Randy Bennett, who is Cochrane's personal coach with Victoria Academy/Island Swimming at Saanich Commonwealth Place and also coach of the Canadian national team, described the 800 final Wednesday as “a very, very interesting race.”

“Five guys were in it all the way and that's not that normal in the distance freestyle,” Bennett said.

“It’s usually a two- or three-horse race. But it was interesting – [Cochrane] could have been fifth.”

The 800 metres is not an Olympic event.

Cochrane is a two-time Olympic medallist in the 1,500-metre freestyle with a breakout bronze at Beijing 2008 and the silver medal at London 2012.

The 1,500 at Barcelona will be contested over the weekend with the qualifying races Saturday and the final on Sunday.

“In the 1,500, you can have front-end speed, back-end speed, and people who have different technical sides,” Cochrane said.

Cochrane pushed Canada's medal tally at the 2013 FINA world aquatics championships to five (two silver, three bronze) with Island performers contributing two of those.

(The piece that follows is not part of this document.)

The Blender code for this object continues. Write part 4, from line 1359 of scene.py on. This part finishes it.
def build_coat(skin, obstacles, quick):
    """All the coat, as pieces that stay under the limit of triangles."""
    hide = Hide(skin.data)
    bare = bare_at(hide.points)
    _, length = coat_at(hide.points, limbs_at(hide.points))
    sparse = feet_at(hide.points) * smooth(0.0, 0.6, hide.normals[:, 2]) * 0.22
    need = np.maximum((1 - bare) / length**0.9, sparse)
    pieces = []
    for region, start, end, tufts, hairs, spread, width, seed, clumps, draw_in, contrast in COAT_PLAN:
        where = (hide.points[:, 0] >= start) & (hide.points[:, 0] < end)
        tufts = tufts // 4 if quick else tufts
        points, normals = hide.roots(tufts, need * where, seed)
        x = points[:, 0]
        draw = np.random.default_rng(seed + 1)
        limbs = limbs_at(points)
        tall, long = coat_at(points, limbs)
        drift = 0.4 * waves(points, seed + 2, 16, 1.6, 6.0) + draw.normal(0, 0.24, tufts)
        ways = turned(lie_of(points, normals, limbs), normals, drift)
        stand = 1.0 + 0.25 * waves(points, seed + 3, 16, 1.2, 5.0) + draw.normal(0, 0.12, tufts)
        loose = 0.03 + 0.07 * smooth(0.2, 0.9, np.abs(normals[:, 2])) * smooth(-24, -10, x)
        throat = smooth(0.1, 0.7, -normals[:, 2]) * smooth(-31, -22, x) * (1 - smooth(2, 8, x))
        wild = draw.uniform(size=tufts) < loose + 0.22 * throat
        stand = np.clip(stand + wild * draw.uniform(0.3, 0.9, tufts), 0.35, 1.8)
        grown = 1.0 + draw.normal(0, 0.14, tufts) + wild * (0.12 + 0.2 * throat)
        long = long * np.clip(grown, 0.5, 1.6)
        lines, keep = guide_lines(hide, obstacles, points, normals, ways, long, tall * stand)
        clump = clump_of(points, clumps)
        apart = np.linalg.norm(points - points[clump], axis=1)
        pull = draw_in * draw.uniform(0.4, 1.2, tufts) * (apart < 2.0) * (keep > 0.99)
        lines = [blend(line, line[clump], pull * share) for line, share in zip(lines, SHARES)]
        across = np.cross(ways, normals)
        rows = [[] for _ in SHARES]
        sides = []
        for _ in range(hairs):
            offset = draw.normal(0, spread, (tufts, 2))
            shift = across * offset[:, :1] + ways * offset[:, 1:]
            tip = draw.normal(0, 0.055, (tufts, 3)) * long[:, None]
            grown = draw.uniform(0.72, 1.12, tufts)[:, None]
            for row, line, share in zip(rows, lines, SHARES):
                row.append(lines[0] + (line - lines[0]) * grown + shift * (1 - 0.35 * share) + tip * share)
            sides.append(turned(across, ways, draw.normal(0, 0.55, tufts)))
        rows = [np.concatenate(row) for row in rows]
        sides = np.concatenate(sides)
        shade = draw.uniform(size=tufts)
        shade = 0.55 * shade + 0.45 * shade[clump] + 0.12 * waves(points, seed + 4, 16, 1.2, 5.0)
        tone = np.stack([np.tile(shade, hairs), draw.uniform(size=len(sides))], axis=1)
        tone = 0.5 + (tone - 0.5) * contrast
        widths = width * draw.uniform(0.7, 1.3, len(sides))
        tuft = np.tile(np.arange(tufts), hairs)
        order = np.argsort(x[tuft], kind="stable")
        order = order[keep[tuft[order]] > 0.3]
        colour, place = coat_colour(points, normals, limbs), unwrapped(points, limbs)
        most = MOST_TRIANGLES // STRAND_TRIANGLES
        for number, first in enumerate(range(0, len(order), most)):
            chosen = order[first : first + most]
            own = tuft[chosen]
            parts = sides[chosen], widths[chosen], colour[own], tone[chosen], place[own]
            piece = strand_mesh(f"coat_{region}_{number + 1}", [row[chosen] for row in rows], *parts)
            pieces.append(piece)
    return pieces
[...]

Three of Canada's medals (silver and two bronze) have come through the still-potent national diving team. The others were won by Cochrane in the 800 free and fellow-Victorian Eric Hedlin, who took silver in the open-water 5K.

Islanders have accounted for four top-five finishes at the 2013 worlds with Cochrane fourth in the 400-metre freestyle and 2012 London Olympics bronze-medallist Richard Weinberger of Victoria fifth in the open-water 10K, after making the mental mistake of missing a turn around a buoy.

Cochrane said he, Hedlin and Weinberger all benefit from training together in Victoria. Cochrane and Hedlin train with Victoria Academy/Island Swimming and Weinberger with UVic/Pacific Coast Swimming. It's part of the reason for the Island's emerging reputation as the distance-swimming capital of Canada, he noted.

“Just being able to have a training group that pushes each other every day [at Saanich Commonwealth Place] is the best thing you can hope for. Distance training is never interesting. It’s back and forth on that black line for hours every day. But just knowing you have that group behind you and that you can expect that much more from everyone really pushes us,” Cochrane said.

“For years, I trained by myself. Now that we have a strong group of athletes and we’re really getting faster every year, I think you can expect great things from all of us.”